== Challenge ==
Word for word, restate the lines from the start of the data below through the line containing "return t * t * (3.0 - 2.0 * t)".

== Task input ==
## start

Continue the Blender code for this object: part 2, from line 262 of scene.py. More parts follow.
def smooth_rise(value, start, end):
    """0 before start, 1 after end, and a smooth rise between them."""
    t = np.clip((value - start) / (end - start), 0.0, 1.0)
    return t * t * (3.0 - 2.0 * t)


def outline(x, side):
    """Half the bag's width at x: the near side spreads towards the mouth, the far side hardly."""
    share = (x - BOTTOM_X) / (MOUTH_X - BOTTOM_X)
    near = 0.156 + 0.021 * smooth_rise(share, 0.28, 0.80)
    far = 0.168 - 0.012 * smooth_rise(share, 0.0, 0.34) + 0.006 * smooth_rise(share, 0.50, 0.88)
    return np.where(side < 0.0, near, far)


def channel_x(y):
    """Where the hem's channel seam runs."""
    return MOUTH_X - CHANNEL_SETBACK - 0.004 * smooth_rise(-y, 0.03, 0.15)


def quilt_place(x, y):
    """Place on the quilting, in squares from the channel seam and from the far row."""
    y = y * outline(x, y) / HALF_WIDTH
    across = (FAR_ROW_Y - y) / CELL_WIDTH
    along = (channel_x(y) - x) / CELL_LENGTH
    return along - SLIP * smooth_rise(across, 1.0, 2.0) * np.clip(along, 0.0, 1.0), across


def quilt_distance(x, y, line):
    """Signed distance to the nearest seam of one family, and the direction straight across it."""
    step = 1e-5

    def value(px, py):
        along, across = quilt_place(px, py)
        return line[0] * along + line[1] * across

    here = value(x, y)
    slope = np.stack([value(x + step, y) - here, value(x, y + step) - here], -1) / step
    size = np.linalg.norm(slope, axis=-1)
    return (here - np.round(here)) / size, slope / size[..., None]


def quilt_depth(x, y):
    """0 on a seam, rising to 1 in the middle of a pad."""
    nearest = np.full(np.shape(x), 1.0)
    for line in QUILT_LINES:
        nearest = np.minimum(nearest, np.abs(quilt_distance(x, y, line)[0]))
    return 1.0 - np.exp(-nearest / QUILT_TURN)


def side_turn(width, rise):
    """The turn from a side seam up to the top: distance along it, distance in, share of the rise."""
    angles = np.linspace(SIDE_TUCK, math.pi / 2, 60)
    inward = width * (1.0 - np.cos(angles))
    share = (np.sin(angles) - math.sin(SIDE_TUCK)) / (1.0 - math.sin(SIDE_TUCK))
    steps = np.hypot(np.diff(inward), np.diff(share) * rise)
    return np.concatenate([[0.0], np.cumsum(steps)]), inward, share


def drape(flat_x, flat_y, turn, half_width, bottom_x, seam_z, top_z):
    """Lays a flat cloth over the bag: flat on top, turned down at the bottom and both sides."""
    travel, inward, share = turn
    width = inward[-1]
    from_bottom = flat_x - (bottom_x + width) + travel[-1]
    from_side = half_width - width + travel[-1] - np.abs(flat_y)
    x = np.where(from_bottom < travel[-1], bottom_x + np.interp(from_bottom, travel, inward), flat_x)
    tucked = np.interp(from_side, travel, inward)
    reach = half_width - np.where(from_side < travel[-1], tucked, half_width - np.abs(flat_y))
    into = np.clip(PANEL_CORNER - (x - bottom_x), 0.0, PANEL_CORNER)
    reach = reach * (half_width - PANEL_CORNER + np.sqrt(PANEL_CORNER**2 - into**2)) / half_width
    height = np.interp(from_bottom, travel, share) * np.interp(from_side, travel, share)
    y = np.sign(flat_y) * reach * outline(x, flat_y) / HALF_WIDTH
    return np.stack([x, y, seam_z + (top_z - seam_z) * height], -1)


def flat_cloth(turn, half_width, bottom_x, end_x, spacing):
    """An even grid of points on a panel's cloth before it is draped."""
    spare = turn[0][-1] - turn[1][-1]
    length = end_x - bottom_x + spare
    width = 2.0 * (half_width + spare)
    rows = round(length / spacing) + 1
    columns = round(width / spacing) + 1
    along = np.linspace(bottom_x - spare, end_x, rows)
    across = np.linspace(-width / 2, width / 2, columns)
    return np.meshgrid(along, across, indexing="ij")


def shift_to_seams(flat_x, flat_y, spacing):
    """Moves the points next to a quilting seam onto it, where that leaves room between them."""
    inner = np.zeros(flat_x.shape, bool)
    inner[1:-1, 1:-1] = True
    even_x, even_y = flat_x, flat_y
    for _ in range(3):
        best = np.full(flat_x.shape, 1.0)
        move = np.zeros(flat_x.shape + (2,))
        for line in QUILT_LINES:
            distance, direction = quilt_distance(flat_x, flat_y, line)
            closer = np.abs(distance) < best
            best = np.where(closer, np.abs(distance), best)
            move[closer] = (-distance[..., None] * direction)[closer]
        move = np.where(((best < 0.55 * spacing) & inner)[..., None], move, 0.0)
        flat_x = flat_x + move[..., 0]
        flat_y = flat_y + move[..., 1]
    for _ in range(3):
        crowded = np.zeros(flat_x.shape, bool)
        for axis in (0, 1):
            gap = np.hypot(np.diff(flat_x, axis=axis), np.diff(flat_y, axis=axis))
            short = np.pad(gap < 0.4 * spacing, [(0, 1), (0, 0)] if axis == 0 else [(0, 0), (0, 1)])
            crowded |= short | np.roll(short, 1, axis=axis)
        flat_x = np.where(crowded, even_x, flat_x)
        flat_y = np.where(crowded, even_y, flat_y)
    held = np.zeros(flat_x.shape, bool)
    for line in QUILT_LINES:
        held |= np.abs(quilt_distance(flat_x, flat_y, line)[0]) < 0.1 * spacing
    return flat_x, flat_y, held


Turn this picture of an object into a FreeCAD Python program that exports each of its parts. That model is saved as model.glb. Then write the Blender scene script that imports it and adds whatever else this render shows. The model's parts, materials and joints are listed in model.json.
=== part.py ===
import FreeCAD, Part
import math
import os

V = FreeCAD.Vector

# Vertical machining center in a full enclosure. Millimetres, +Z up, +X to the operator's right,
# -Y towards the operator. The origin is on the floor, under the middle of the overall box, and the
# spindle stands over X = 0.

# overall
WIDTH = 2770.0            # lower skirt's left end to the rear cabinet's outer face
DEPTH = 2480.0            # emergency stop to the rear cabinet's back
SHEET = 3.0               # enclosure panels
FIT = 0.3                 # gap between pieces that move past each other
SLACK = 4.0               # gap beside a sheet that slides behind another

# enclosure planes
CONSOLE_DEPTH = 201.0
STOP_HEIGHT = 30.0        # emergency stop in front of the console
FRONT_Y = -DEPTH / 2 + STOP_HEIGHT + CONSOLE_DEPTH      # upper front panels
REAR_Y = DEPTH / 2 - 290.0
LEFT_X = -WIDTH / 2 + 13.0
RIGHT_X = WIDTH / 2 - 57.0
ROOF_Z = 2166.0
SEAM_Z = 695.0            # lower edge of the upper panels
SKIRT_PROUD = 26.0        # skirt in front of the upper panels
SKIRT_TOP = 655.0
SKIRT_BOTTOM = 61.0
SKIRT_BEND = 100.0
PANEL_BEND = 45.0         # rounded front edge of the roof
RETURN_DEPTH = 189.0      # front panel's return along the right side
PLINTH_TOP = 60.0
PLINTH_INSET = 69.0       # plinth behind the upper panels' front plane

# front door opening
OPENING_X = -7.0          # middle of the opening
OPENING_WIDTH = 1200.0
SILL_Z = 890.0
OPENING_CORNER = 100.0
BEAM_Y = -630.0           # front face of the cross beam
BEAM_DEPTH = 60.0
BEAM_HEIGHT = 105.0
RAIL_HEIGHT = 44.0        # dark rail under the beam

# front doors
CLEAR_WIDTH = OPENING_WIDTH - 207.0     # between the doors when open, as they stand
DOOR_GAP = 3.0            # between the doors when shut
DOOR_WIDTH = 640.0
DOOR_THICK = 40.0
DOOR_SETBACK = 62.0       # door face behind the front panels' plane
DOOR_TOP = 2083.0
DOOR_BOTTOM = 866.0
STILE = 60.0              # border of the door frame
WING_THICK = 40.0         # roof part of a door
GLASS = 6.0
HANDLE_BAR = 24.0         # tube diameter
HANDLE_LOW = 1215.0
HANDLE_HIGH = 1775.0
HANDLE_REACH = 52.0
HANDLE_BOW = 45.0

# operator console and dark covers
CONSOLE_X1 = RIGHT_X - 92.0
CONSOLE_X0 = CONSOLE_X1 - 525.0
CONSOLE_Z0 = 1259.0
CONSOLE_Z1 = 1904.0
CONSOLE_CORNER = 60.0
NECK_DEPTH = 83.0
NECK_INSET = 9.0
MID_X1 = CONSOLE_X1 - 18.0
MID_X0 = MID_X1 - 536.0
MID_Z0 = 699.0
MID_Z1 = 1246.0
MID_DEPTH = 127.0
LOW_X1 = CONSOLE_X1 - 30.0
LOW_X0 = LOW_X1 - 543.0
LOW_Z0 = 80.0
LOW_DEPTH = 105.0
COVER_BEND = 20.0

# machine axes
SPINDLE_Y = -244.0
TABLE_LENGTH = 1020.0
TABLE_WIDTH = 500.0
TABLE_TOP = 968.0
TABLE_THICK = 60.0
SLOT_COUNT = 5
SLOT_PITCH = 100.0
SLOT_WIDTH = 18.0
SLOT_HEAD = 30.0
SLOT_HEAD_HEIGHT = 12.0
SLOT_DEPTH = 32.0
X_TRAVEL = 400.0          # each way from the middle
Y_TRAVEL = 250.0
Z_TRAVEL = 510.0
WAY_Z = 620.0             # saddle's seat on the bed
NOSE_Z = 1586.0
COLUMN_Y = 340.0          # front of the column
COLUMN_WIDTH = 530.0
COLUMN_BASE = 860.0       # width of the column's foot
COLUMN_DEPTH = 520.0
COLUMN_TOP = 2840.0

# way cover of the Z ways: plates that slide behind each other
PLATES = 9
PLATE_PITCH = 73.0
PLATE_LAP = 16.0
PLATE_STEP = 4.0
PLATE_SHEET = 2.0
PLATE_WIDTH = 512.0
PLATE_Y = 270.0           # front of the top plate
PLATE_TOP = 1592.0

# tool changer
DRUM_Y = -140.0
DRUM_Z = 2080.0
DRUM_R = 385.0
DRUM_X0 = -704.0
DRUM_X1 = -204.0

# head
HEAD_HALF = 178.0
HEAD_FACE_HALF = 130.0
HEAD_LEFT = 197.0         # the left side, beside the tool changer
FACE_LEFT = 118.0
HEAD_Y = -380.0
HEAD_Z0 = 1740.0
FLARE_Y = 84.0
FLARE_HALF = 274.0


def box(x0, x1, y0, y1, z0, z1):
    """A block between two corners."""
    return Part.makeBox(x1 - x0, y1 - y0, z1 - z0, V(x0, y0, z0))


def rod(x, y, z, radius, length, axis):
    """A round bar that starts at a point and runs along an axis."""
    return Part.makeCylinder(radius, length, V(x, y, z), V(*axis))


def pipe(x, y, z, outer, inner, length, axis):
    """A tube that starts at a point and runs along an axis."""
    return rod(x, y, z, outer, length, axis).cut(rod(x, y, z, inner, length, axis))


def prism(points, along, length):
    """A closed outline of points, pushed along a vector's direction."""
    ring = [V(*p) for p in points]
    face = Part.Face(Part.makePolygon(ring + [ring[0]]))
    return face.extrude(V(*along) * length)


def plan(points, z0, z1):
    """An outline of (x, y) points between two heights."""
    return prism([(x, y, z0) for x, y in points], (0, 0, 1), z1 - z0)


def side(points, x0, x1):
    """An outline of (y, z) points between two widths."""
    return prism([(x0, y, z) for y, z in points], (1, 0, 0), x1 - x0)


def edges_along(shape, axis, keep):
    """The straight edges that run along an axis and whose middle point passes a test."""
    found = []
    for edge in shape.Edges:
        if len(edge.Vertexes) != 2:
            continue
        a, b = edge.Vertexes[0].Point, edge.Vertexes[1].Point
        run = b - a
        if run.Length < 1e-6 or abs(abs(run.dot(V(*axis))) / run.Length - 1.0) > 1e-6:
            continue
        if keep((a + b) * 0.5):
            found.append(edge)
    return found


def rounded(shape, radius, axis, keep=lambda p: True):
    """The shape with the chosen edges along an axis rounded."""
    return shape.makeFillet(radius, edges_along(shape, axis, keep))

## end

== Task response ==
Continue the Blender code for this object: part 2, from line 262 of scene.py. More parts follow.
def smooth_rise(value, start, end):
    """0 before start, 1 after end, and a smooth rise between them."""
    t = np.clip((value - start) / (end - start), 0.0, 1.0)
    return t * t * (3.0 - 2.0 * t)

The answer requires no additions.